++++ Excerpted records ++++

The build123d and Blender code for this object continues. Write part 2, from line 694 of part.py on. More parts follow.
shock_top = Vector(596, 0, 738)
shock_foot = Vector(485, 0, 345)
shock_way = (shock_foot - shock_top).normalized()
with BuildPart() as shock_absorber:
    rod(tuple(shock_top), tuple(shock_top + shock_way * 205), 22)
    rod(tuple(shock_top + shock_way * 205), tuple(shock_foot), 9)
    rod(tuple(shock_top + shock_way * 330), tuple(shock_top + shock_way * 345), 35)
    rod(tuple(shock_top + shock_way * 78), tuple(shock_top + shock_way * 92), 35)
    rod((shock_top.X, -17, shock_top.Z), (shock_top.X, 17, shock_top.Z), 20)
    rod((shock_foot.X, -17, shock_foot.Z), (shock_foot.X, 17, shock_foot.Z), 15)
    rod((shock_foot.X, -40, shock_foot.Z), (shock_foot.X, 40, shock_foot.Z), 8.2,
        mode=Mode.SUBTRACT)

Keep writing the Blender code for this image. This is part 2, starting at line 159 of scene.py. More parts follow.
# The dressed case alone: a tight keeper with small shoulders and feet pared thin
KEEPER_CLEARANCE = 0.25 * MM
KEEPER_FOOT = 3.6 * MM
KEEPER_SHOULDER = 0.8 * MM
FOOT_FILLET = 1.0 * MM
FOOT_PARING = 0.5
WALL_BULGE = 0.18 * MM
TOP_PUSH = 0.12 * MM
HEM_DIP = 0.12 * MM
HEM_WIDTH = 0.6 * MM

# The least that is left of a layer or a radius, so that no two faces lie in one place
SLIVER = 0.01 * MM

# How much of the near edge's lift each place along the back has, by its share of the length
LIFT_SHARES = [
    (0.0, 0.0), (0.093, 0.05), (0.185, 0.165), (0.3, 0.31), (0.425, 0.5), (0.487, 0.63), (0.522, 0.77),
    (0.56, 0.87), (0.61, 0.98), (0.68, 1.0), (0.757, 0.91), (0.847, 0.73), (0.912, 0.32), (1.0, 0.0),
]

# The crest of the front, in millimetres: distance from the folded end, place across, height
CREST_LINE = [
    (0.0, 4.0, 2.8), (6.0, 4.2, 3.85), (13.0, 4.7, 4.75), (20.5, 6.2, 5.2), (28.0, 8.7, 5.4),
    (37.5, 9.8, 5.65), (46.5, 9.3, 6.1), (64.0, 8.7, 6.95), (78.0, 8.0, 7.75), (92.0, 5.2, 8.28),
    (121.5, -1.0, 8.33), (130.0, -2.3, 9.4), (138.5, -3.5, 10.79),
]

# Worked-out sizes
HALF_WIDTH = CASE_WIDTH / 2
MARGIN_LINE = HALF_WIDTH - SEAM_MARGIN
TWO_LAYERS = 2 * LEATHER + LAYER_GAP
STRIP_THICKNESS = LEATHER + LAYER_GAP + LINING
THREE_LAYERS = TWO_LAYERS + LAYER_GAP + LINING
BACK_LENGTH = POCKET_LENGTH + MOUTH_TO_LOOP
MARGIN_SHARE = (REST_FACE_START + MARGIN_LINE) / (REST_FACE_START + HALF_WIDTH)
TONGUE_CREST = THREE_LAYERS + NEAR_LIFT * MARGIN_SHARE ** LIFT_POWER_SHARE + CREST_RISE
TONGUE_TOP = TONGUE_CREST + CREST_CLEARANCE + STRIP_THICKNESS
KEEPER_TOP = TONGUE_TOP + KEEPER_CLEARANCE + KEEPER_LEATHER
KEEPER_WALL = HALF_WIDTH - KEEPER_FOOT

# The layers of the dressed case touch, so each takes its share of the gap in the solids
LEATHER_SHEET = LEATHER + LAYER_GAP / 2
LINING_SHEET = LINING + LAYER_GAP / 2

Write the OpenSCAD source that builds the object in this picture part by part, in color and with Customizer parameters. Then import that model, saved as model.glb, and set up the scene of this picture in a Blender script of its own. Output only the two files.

++++

Both the line with "Keep writing the" and the line with "SLIVER = 0.01 * MM" belong in the answer; write them out exactly, with every line between.

Keep writing the Blender code for this image. This is part 2, starting at line 159 of scene.py. More parts follow.
# The dressed case alone: a tight keeper with small shoulders and feet pared thin
KEEPER_CLEARANCE = 0.25 * MM
KEEPER_FOOT = 3.6 * MM
KEEPER_SHOULDER = 0.8 * MM
FOOT_FILLET = 1.0 * MM
FOOT_PARING = 0.5
WALL_BULGE = 0.18 * MM
TOP_PUSH = 0.12 * MM
HEM_DIP = 0.12 * MM
HEM_WIDTH = 0.6 * MM

# The least that is left of a layer or a radius, so that no two faces lie in one place
SLIVER = 0.01 * MM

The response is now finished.